## begin Stored data
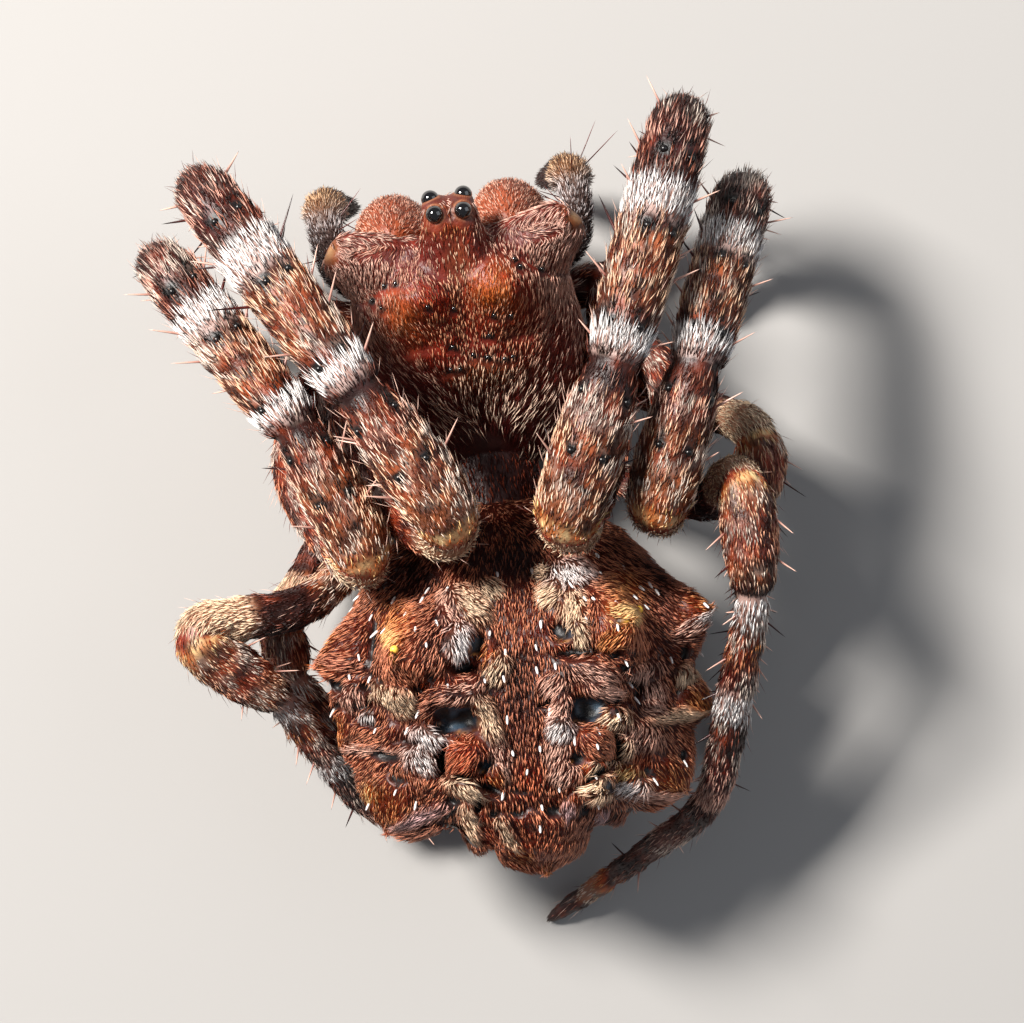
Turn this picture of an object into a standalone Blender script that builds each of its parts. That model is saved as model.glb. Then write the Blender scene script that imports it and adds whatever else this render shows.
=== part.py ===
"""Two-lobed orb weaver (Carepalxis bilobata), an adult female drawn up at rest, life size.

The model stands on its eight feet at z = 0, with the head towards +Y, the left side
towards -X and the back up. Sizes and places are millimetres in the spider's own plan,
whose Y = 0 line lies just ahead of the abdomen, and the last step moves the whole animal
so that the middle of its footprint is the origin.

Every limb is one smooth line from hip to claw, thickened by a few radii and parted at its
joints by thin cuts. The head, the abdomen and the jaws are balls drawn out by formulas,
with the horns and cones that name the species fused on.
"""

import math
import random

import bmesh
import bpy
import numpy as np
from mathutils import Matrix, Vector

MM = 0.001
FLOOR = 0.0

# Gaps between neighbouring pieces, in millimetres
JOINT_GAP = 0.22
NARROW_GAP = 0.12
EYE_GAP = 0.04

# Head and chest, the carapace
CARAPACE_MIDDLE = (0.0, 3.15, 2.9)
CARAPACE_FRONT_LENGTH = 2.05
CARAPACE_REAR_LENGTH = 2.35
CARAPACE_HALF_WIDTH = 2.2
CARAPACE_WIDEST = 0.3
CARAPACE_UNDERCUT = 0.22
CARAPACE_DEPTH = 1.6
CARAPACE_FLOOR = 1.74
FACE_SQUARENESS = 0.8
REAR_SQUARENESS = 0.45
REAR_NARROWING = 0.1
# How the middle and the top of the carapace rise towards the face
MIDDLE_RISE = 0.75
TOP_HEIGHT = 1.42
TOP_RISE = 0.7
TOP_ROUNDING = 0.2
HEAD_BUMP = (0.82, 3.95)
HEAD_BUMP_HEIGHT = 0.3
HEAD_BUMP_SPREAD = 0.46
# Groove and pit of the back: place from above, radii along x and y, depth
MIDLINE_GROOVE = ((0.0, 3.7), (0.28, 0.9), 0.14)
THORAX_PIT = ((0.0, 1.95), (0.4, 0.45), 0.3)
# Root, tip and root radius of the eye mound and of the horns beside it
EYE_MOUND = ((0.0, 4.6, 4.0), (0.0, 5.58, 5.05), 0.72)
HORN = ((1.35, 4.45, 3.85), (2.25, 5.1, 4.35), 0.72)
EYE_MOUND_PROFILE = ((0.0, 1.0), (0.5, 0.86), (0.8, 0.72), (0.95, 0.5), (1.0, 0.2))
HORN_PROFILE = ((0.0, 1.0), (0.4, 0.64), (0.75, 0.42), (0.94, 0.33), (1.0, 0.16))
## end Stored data
Each line of the material must be restated exactly.

### Result below
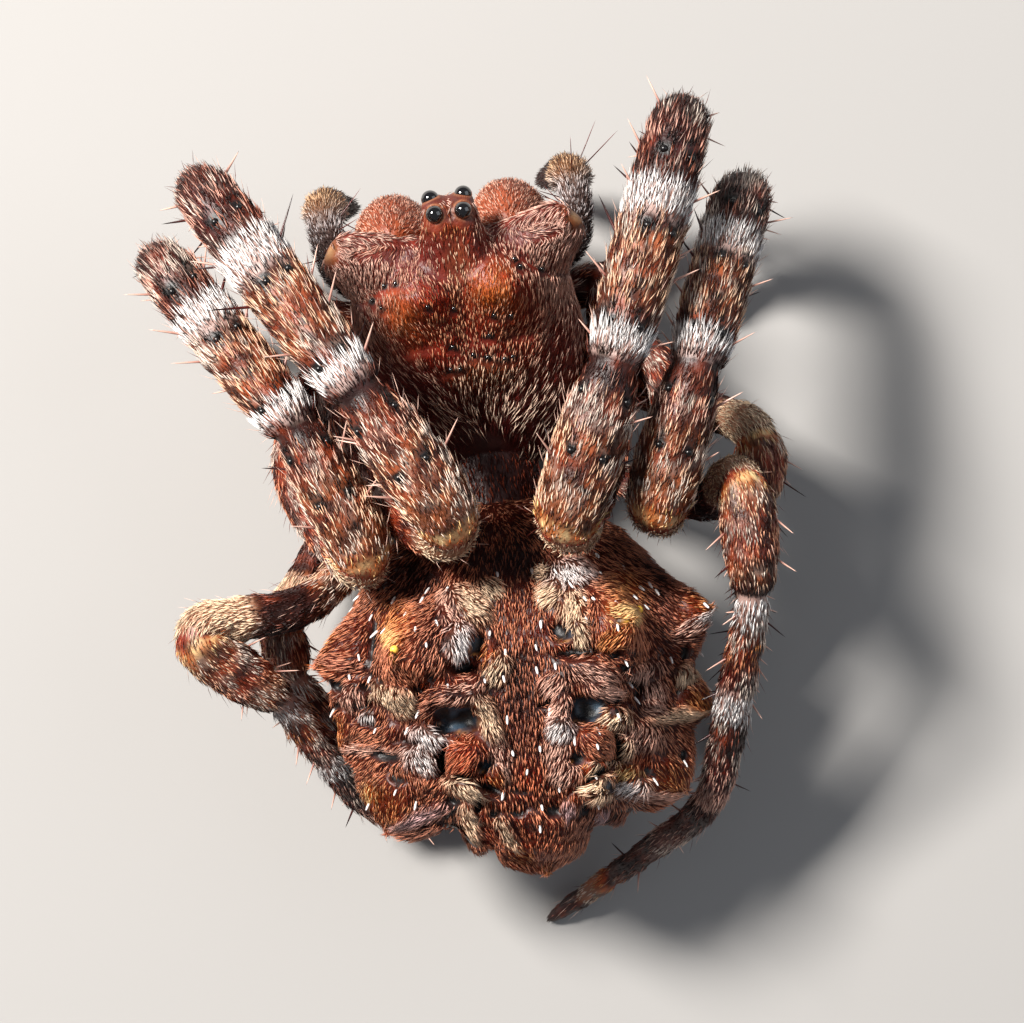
Turn this picture of an object into a standalone Blender script that builds each of its parts. That model is saved as model.glb. Then write the Blender scene script that imports it and adds whatever else this render shows.
=== part.py ===
"""Two-lobed orb weaver (Carepalxis bilobata), an adult female drawn up at rest, life size.

The model stands on its eight feet at z = 0, with the head towards +Y, the left side
towards -X and the back up. Sizes and places are millimetres in the spider's own plan,
whose Y = 0 line lies just ahead of the abdomen, and the last step moves the whole animal
so that the middle of its footprint is the origin.

Every limb is one smooth line from hip to claw, thickened by a few radii and parted at its
joints by thin cuts. The head, the abdomen and the jaws are balls drawn out by formulas,
with the horns and cones that name the species fused on.
"""

import math
import random

import bmesh
import bpy
import numpy as np
from mathutils import Matrix, Vector

MM = 0.001
FLOOR = 0.0

# Gaps between neighbouring pieces, in millimetres
JOINT_GAP = 0.22
NARROW_GAP = 0.12
EYE_GAP = 0.04

# Head and chest, the carapace
CARAPACE_MIDDLE = (0.0, 3.15, 2.9)
CARAPACE_FRONT_LENGTH = 2.05
CARAPACE_REAR_LENGTH = 2.35
CARAPACE_HALF_WIDTH = 2.2
CARAPACE_WIDEST = 0.3
CARAPACE_UNDERCUT = 0.22
CARAPACE_DEPTH = 1.6
CARAPACE_FLOOR = 1.74
FACE_SQUARENESS = 0.8
REAR_SQUARENESS = 0.45
REAR_NARROWING = 0.1
# How the middle and the top of the carapace rise towards the face
MIDDLE_RISE = 0.75
TOP_HEIGHT = 1.42
TOP_RISE = 0.7
TOP_ROUNDING = 0.2
HEAD_BUMP = (0.82, 3.95)
HEAD_BUMP_HEIGHT = 0.3
HEAD_BUMP_SPREAD = 0.46
# Groove and pit of the back: place from above, radii along x and y, depth
MIDLINE_GROOVE = ((0.0, 3.7), (0.28, 0.9), 0.14)
THORAX_PIT = ((0.0, 1.95), (0.4, 0.45), 0.3)
# Root, tip and root radius of the eye mound and of the horns beside it
EYE_MOUND = ((0.0, 4.6, 4.0), (0.0, 5.58, 5.05), 0.72)
HORN = ((1.35, 4.45, 3.85), (2.25, 5.1, 4.35), 0.72)
EYE_MOUND_PROFILE = ((0.0, 1.0), (0.5, 0.86), (0.8, 0.72), (0.95, 0.5), (1.0, 0.2))
HORN_PROFILE = ((0.0, 1.0), (0.4, 0.64), (0.75, 0.42), (0.94, 0.33), (1.0, 0.16))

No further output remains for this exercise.